Montréal, 15 avril 2016 – Alors que le Canada traverse une des pires crises de suicide de son histoire, le gouvernement fédéral vient de déposer son Projet de loi C-14 qui propose de légaliser à la fois l’euthanasie et le suicide assisté partout au Canada, encore sous le pseudonyme « aide médicale à mourir ». La valse des mots continue alors qu’on écorche encore les soins palliatifs en présentant « l’aide médicale à mourir » comme l’alternative à une mort souffrante et intolérable.
D’entrée de jeu, le projet de loi établit clairement la gravité de ce que notre société s’apprête à accepter : il modifie le Code criminel pour « créer des exemptions à l’égard des infractions d’homicide coupable, d’aide au suicide et d’administration d’une substance délétère, dans le but de permettre aux médecins et aux infirmiers praticiens de fournir l’aide médicale à mourir et aux pharmaciens ainsi qu’à d’autres personnes de leur porter assistance à cette occasion ».
Ces personnes ne seraient pas tenues criminellement responsables si elles devaient commettre une euthanasie ou aider un patient à se suicider. Pas plus que les personnes aidant le médecin ou l’infirmier praticien ou « quiconque fait quelque chose, à la demande expresse d’une autre personne, en vue d’aider celle-ci à s’administrer la substance qui a été prescrite pour elle dans le cadre de la prestation de l’aide médicale à mourir ». Tout citoyen et toute citoyenne pourra donc, sans craindre de poursuites judiciaires, aider une autre personne à se suicider si son état correspond aux critères établis par la loi: un parent, un ami, un frère, une sœur, etc.

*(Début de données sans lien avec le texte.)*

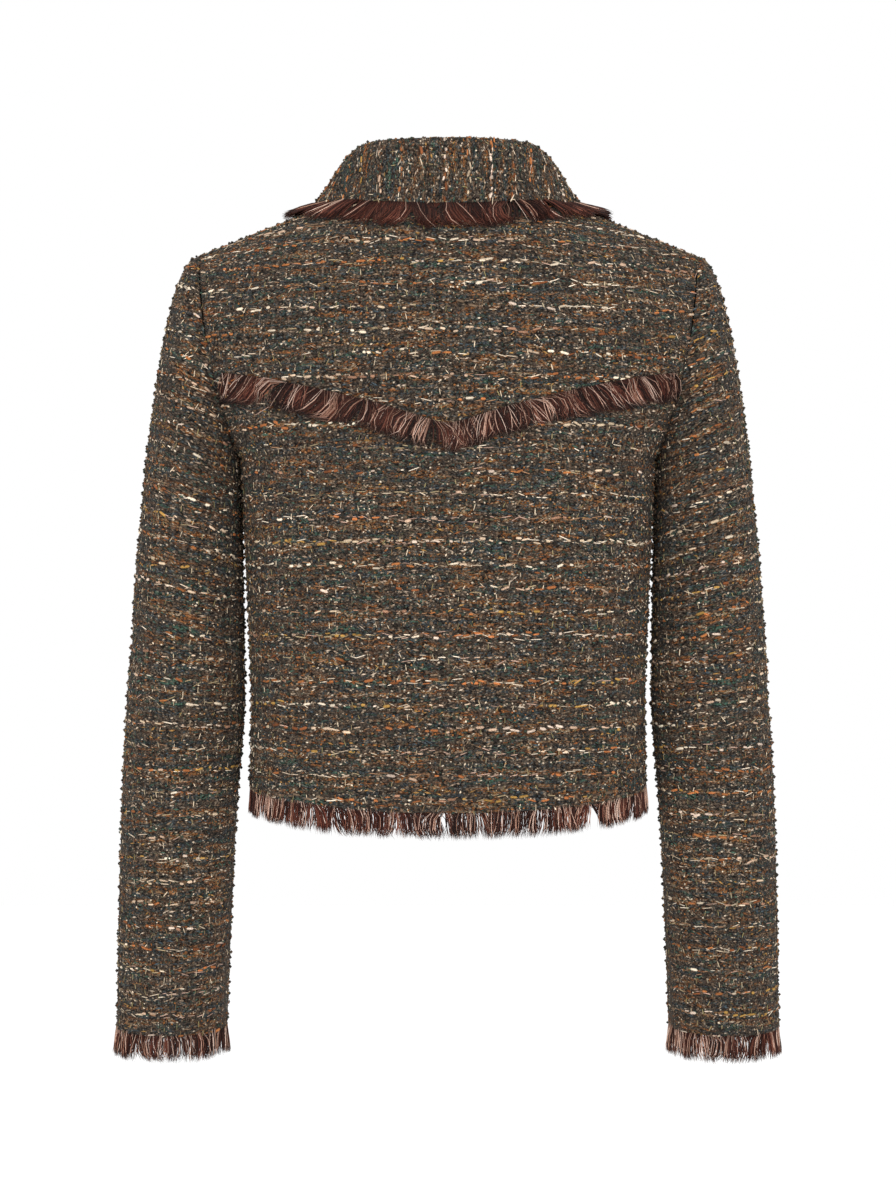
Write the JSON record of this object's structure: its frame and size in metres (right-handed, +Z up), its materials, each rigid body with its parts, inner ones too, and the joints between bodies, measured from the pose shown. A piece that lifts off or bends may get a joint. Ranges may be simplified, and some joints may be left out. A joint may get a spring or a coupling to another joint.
{
  "type": "cropped tweed jacket",
  "caption": "Cropped boucle tweed jacket, filled out as worn, with a shirt collar, set-in sleeves and fringe trim at collar, yoke, hem and cuffs.",
  "frame": {"origin": "between the shoulders, on the centre plane, at the height of the side of the neck, where the wearer's shoulders hold the jacket", "axes": "+Z up, the wearer faces -Y so the back is at +Y, and the wearer's left is at +X"},
  "size_m": [0.531, 0.2295, 0.7119],
  "materials": {
    "tweed": "rough boucle tweed",
    "fringe": "cut yarn fringe"
  },
  "bodies": {
    "root": {"back": "tweed", "front_left": "tweed", "front_right": "tweed", "sleeve_left": "tweed", "sleeve_right": "tweed", "collar": "tweed", "collar_fringe": "fringe", "yoke_fringe": "fringe", "hem_fringe": "fringe", "cuff_fringe_left": "fringe", "cuff_fringe_right": "fringe"}
  },
  "joints": []
}
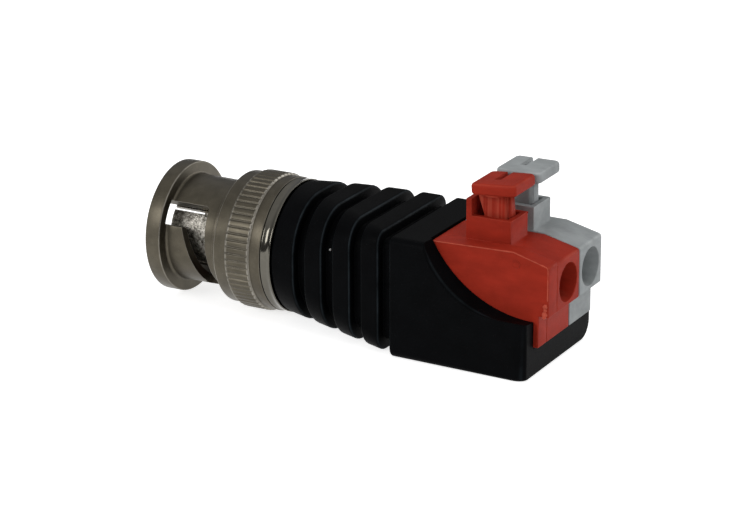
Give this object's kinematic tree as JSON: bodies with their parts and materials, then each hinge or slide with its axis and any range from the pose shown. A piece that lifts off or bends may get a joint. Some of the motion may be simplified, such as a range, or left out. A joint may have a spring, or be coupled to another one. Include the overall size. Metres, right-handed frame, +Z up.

Sans surprise, les personnes qui souffrent ne seront pas obligées d’être en fin de vie pour avoir accès au suicide assisté. On devra seulement reconnaître que leur « mort naturelle [est] devenue raisonnablement prévisible, [ce qui veut dire que ce n’est] pas nécessaire d’avoir une proximité précise de la mort ». Aux dernières nouvelles, il nous semble que toute mort est raisonnablement prévisible.
Par ailleurs, le gouvernement fédéral ratisse large dans sa liste des conditions de vie qui ne valent pas la peine d’être vécues, en incluant les personnes avec une maladie, une affection ou un handicap graves et incurables, celles en perte d’autonomie ou celles avec des souffrances physiques ou psychologiques persistantes « qui lui sont intolérables et qui ne peuvent être apaisées dans des conditions qu’elle juge acceptables ». En dressant une série de circonstances où il sera maintenant acceptable de se suicider avec la participation d’un médecin et la complicité de l’État, le gouvernement fédéral cautionne un très grand nombre de raisons suffisantes pour vouloir mourir… à condition d’être âgé d’au moins 18 ans.
Nous sommes déjà bien loin de l’idée qu’on nous a vendue au départ : de quelques cas exceptionnels, nous sommes officiellement rendus à un soi-disant « soin de santé » au même titre que les autres. L’accès à l’euthanasie et au suicide assisté est tellement prioritaire que le projet de loi fédéral propose qu’une personne puisse abréger son temps de réflexion (fixé à 15 jours) si sa mort naturelle devient imminente – ce qui piétine du même coup l’argument de la Cour Suprême du Canada qui prétendait que « l’aide médicale à mourir » aurait pour effet d’empêcher des gens de s'enlever la vie prématurément...
En somme, devant l’écran de fumée qu’aura été le rapport scandaleux du Comité mixte, le projet de loi C-14 donne la fausse impression d’être strict et mesuré. Mais il suffit de lire plus loin pour comprendre où l’on veut en arriver : on estime déjà que « des études additionnelles sur les demandes par des mineurs matures, les demandes anticipées et les situations où la maladie mentale est le seul problème de santé sous-jacent » seront nécessaires après l’entrée en vigueur de la loi.
Il faut prévoir une loi éventuellement encore plus permissive. Elle viendra en son temps, lorsque la population aura avalé cette première pilule empoisonnée.
Quiconque respecte encore la dignité inhérente et inaliénable de chaque personne humaine et porte encore le souci du bien commun n’a qu’une chose à faire à l’heure actuelle : interpeller son député ou sa députée pour tenter de bloquer ce projet de loi indigne de la société canadienne.